Il rumore del silenzio, parla il papà di Fabiana Luzzi: «Lo Stato non ha fatto niente di concreto per le vittime»
Stamani la cerimonia struggente per le strade di contrada Chiubbica. La comunità non dimentica la 16enne bruciata viva dall'ex fidanzato: il dolore dei genitori e la denuncia di papà Mario contro uno Stato che «premia i carnefici»

CORIGLIANO-ROSSANO - Sono trascorsi dodici anni dall'efferato omicidio di Fabiana Luzzi, la giovane di 16 anni brutalmente accoltellata 24 volte e bruciata viva dal suo ex fidanzato, Davide Morrone, all'epoca non ancora maggiorenne. Nonostante il tempo, il ricordo di Fabiana rimane indelebile nella comunità di Corigliano Rossano.
Questa mattina, come ogni anno, cittadini, rappresentanti delle istituzioni e membri del centro antiviolenza "Fabiana Luzzi e Mondiversi" si sono riuniti nel Parco comunale di Corigliano, a lei dedicato, per deporre una composizione di fiori bianchi. Sulla panchina rossa in sua memoria sono stati apposti numerosi bigliettini a forma di cuore con pensieri dedicati a lei e delle scarpette di danza, a ricordo della sua grande passione.
Presenti, visibilmente commossi, i genitori Mario e Rosa e le sorelle. Successivamente, rose bianche sono state deposte anche nel luogo del ritrovamento del corpo della giovane, in contrada Chiubbica.
La voce straziata del padre Mario: «Lo Stato premia i carnefici»
Mario Luzzi, il padre di Fabiana, ha espresso ancora una volta il suo profondo dolore e la sua indignazione per l'inefficacia delle risposte statali contro la violenza di genere. «Lo Stato – ha dichiarato Mario Luzzi – parla sempre ma di concreto nei confronti delle donne vittime di violenza non c'è nulla. Condanne esemplari non se ne vedono, piuttosto ci sono sconti di pena e permessi premio. Cosa c'è da premiare?».
Vittime perseguitate, carnefici tutelati: la denuncia di un sistema distorto
Mario Luzzi ha proseguito la sua accusa, evidenziando le storture di un sistema che, a suo dire, penalizza le vittime anziché i carnefici. «Mi chiedo perché una donna che è vittima di violenza da parte di un marito o di un compagno debba andare in un rifugio e sradicare i propri figli dalla casa dove sono nati e cresciuti mentre il carnefice può rimanere tranquillamente nella sua casa. Non sarebbe più opportuno mandare via lui? È tutto al contrario.

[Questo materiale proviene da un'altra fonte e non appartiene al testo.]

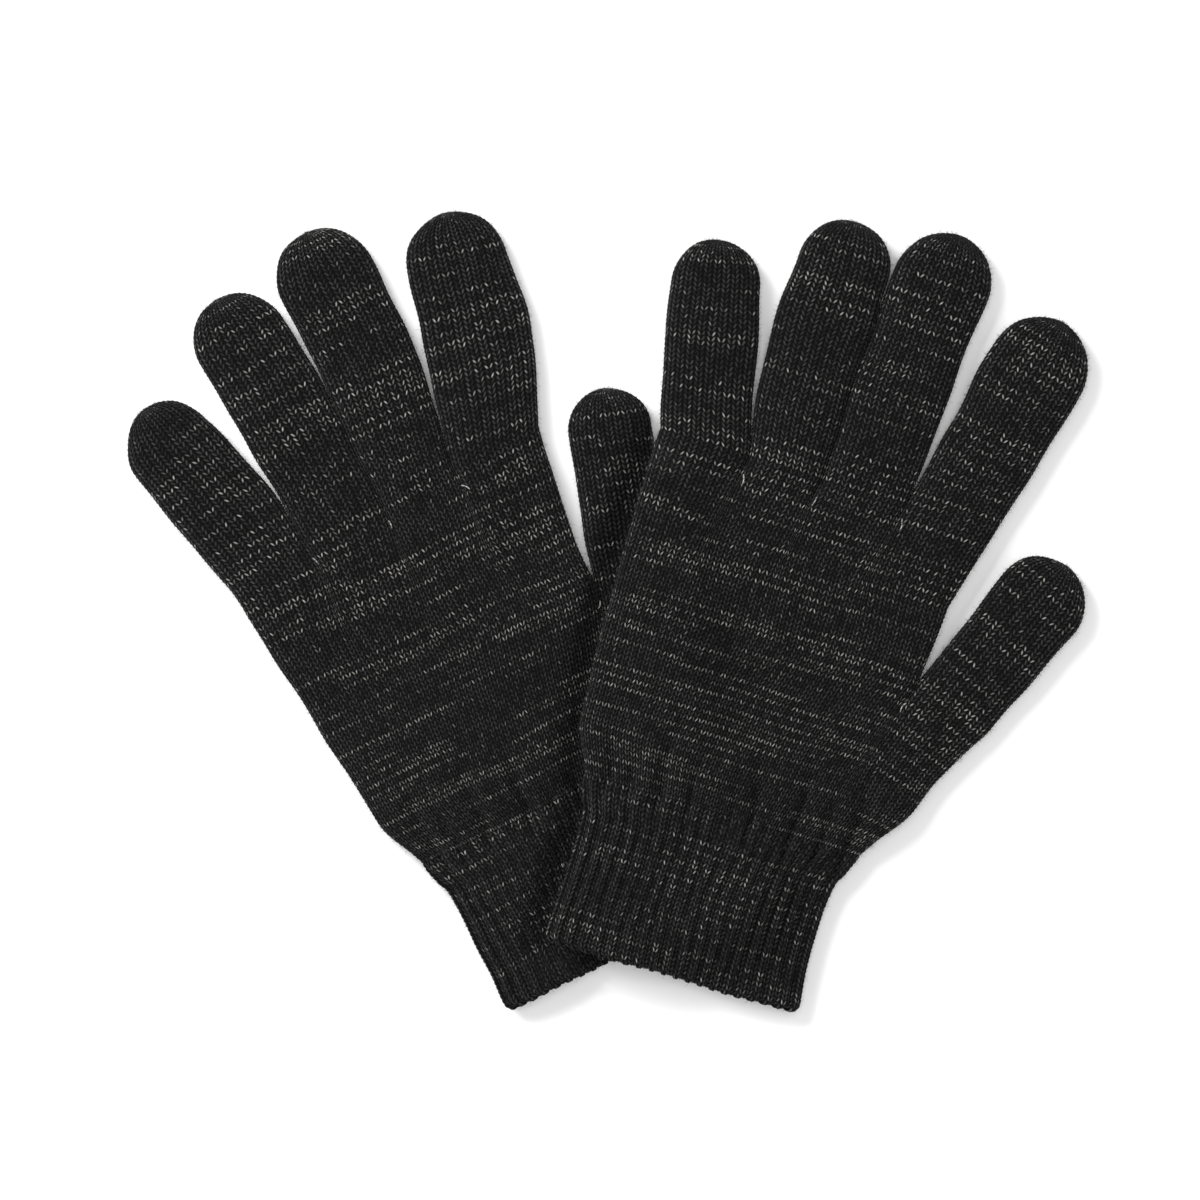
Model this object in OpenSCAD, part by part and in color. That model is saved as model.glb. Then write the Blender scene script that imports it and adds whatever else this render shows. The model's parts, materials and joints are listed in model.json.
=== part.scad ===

Sono le vittime ad essere perseguitate e non i carnefici. Non è persecuzione cambiare casa, abitudini, a volte identità e magari con il rischio di essere rintracciate ugualmente».
«Noi vittime siamo i condannati a vita»
Concludendo il suo accorato appello, Mario Luzzi ha lanciato una proposta e ha espresso la dimensione incolmabile della sua perdita. «Credo che lo Stato – ha concluso Luzzi – debba convocare i rappresentanti delle innumerevoli famiglie che hanno subito una perdita così grande e sentire cosa provano ogni giorno dopo che è stato loro amputato un organo vitale, sì, un figlio fa parte di te ed è come perdere un organo. I condannati a vita siamo noi vittime, e non i carnefici».